The question arrives in different forms. Sometimes it is blunt: if there is no God, why does anything matter? Sometimes it is more private: I have stopped believing, and I feel fine intellectually, but there is a flatness in my days that I cannot explain. Sometimes it comes not from loss of faith at all but from a different kind of reckoning — a career collapse, a long illness, a divorce — that strips away the structures that previously made life feel coherent. The question underneath all of them is the same. How do people find genuine purpose without a metaphysical framework that provides it?

The Philosophical Tradition That Has Been Asking This For Centuries

Secular philosophy has been grappling seriously with meaning for a very long time, and it has produced answers that hold up under scrutiny. The existentialists argued that meaning is not discovered but created — that the absence of a pre-given purpose is not a tragedy but a radical freedom. Camus went further, arguing that we can live fully even while acknowledging the fundamental absurdity of a universe indifferent to human concerns. These are not merely academic positions. They are workable orientations that actual people have built actual lives around. What the existentialist tradition gets right is that meaning is an activity, not a possession. You do not find it and then keep it. You make it, repeatedly, through the choices you make about what to pay attention to, what to protect, and what to give yourself to.

What Research Shows About Secular Meaning

The empirical literature on meaning and purpose has become quite robust over the last two decades. A landmark series of studies from the University of California, Davis found that the two strongest predictors of felt meaning in life are not belief in God but rather a sense of mattering to other people and a sense of engagement with something larger than individual self-interest. Both of those are available to anyone, regardless of metaphysical commitments. Purpose, it turns out, is a functional state more than a philosophical position. People who report strong purpose tend to have a few consistent features: they know what they care about, they act on it regularly, and they have relationships in which their caring is visible and valued. The content varies enormously. What matters is the structure.

The Tangent About Ritual

One underappreciated dimension of what religion provides is not belief but ritual — repeated, embodied practices that mark time and create continuity. Secular life tends to be thin on ritual, and this thinness is underestimated as a source of the flatness that some people experience after leaving faith. The question worth asking is not only what you believe but what you do, regularly, that orients you to what matters. Daily walks. Weekly dinners with people you love. Annual rituals around loss or gratitude or memory. These are not substitutes for religion. They are their own thing. But they address a real need that purely cognitive meaning-making does not fully meet.

Relationship as Meaning's Primary Vehicle

Across cultures and across studies, relationship is where meaning most reliably lives. Research from the Harvard Study of Adult Development — one of the longest-running longitudinal studies of human wellbeing in existence — found that the quality of close relationships is the single strongest predictor of life satisfaction and late-life health, outperforming wealth, achievement, and fame by wide margins. This is not a soft finding. It has replicated over decades and across cohorts. The implication for secular meaning-making is concrete. If you are experiencing a crisis of purpose, the question is often not what grand project will give my life significance, but rather who am I showing up for, and am I showing up well. The everyday practice of caring for specific people is not a consolation prize when meaning fails. It is frequently where meaning is.
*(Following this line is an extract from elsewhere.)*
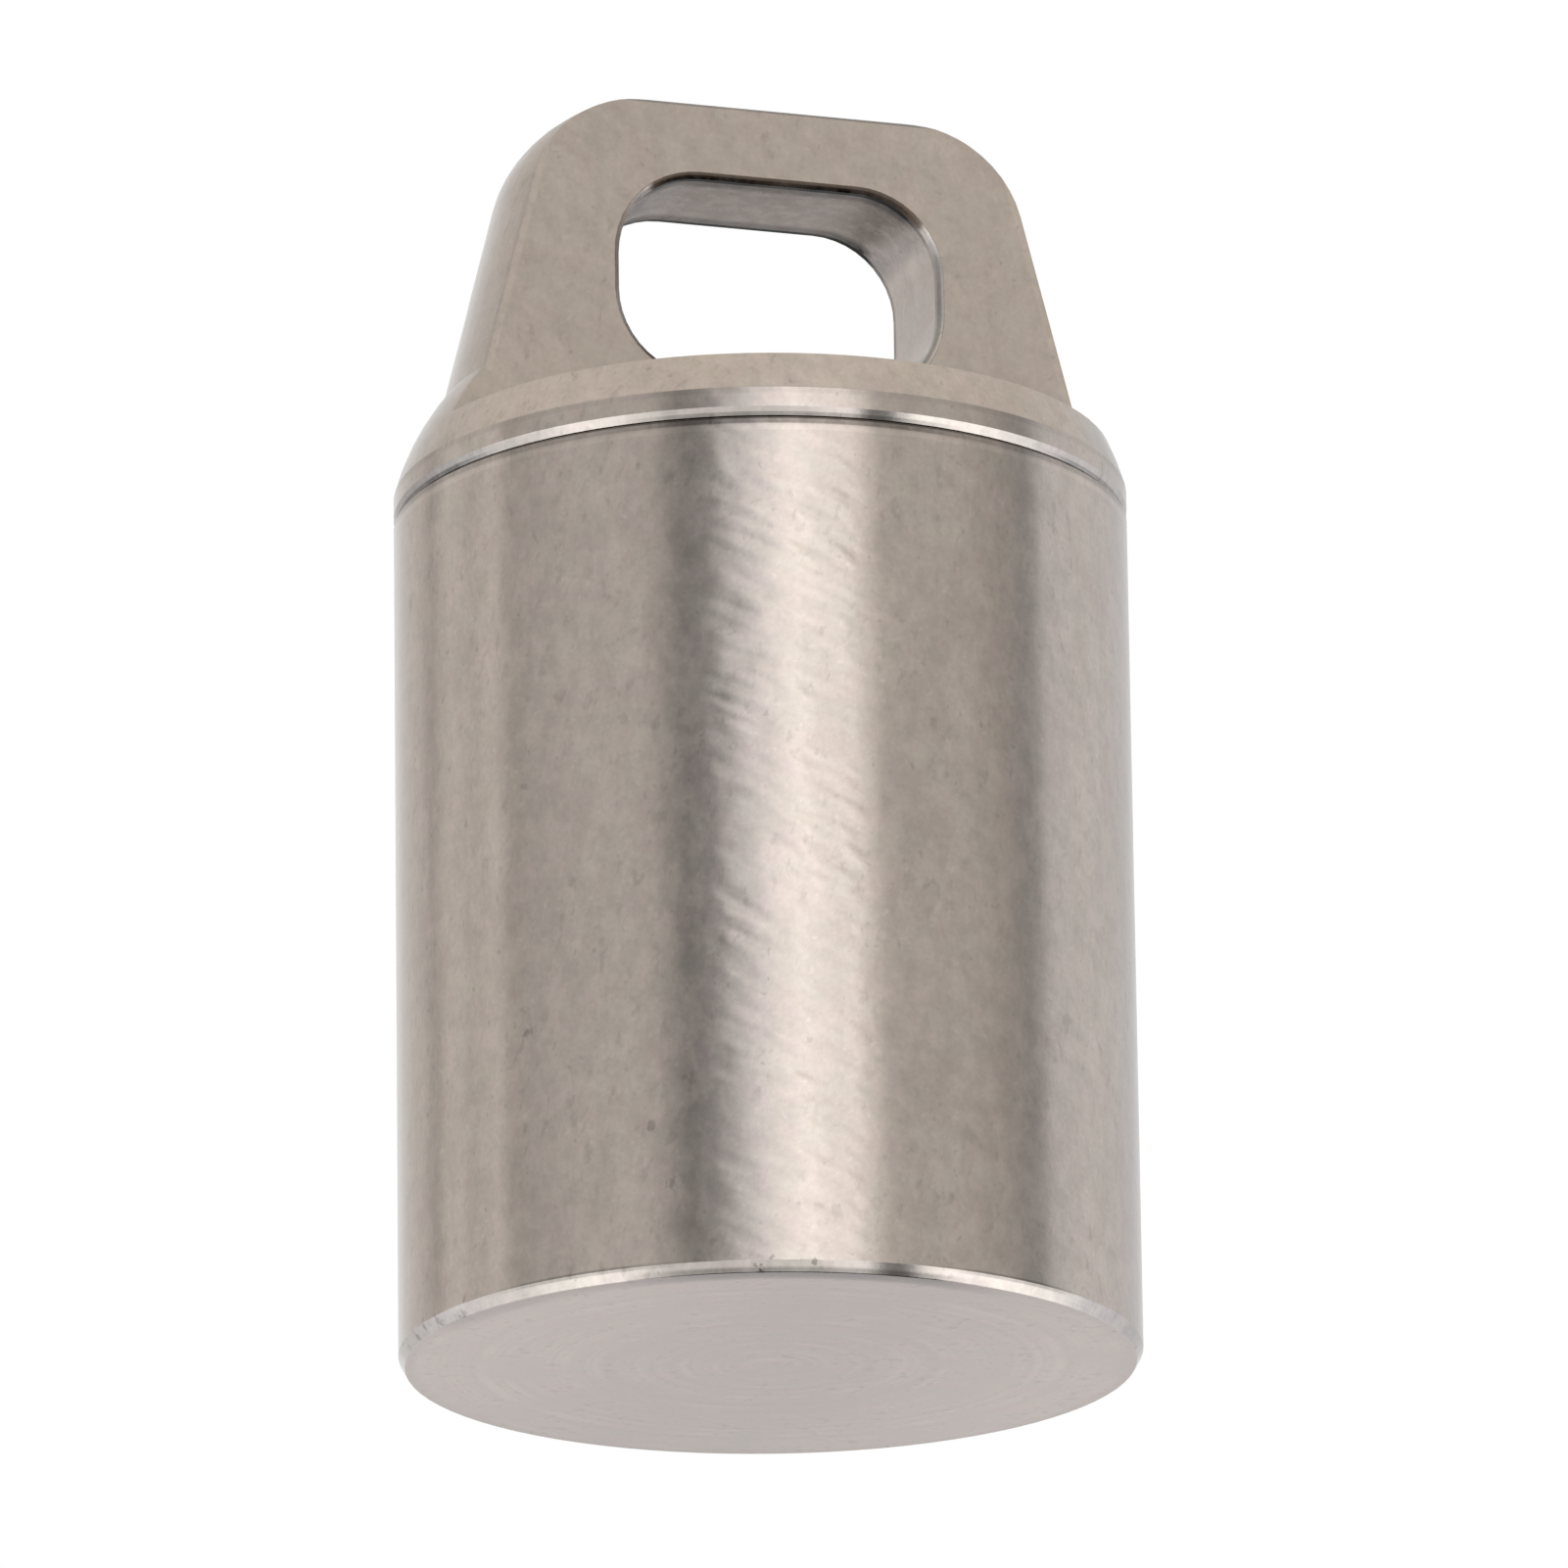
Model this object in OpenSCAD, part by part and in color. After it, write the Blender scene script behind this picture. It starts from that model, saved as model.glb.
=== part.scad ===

Constructing a Personal Framework

None of this means you have to pretend the question does not ache. The desire for cosmic significance — for your life to matter in a way that persists beyond your relationships and your brief time — is genuine and worth taking seriously rather than dismissing. But the honest secular answer is that meaning at that scale is a story we tell, not a fact we discover. The question is whether it is a story worth telling, and whether you can tell it with enough conviction to live by it. That conviction does not require certainty. It requires practice. Choose what you care about. Act on it. Let other people matter to you. Mark what passes. That is how secular meaning works, and it is enough.